Derrière cet enchevêtrement de sociétés regroupées sous des holdings, on retrouve toujours la figure de l’homme d’affaires Anirudh Misra. Il est actionnaire d’IMR Holding à Zoug et d’IMR Holding Asia à Singapour et est le président directeur de la société PT Borneo Prima qui exploite la mine de charbon.
C’est pour le compte de ce quinquagénaire, ancien du groupe indien Tata Steel, titulaire d’un passeport britannique et désormais domicilié en Irlande, que l'avocat Hans-Rudolf Wild administre les sociétés du groupe IMR. Anirudh Misra ne s’est d’ailleurs pas privé de faire affaire avec son ancien employeur Tata Steel.

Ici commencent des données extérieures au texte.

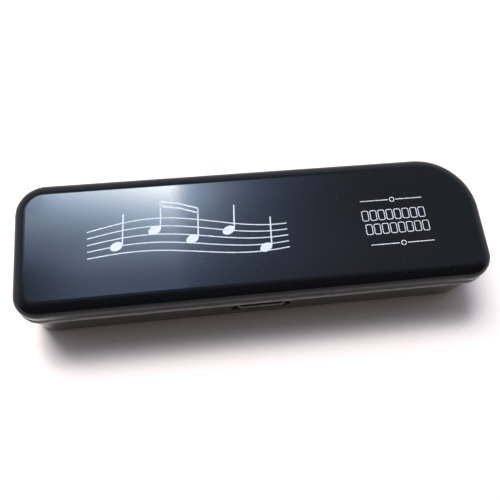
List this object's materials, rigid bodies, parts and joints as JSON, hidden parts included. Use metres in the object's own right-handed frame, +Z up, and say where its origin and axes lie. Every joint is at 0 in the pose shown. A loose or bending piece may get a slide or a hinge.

Dans un communiqué de 2018 et portant sur la cession d’une entité juridique, la filiale indienne ne faisait pas mystère sur les liens entre les différentes IMR: «IMR Asia Holding Pte Ltd, qui est une société du groupe IMR Metallurgical Resources AG ("IMR"), un groupe mondial de métallurgie et d'exploitation minière dont le siège est en Suisse».
Un instagrammer bien influent
À Bornéo, IMR Holding s’était associée à une société locale nommée Pacific Samudra Perkasa, qui détient l'autre moitié de la mine de la mine de charbon (le 1% restant étant aux mains d’un avocat local). Les mouvements au sein de son actionnariat y sont également intrigants. Après la mort du patriarche Hery Gianto, en juin dernier, ses parts ont été réparties peu équitablement entre ses deux fils Hendrick (<99%) et l’aîné Williem Hartono, qui détient une seule action.
Hendrick Hartono, qui est désormais directeur de Pacific Samudra Perkasa, se définit professionnellement comme un «influenceur voyage». Jusqu’à l’envoi de nos premières questions à PT Borneo Prima, son profil Instagram était librement accessible. Le jeune trentenaire y produit une imagerie soignée; posant, la houppette gominée, devant la tour Eiffel ou dans de grands palaces, pour le plus grand plaisir de ses quelque 172 000 followers. La société de l’influenceur est, elle, dépourvue de site internet.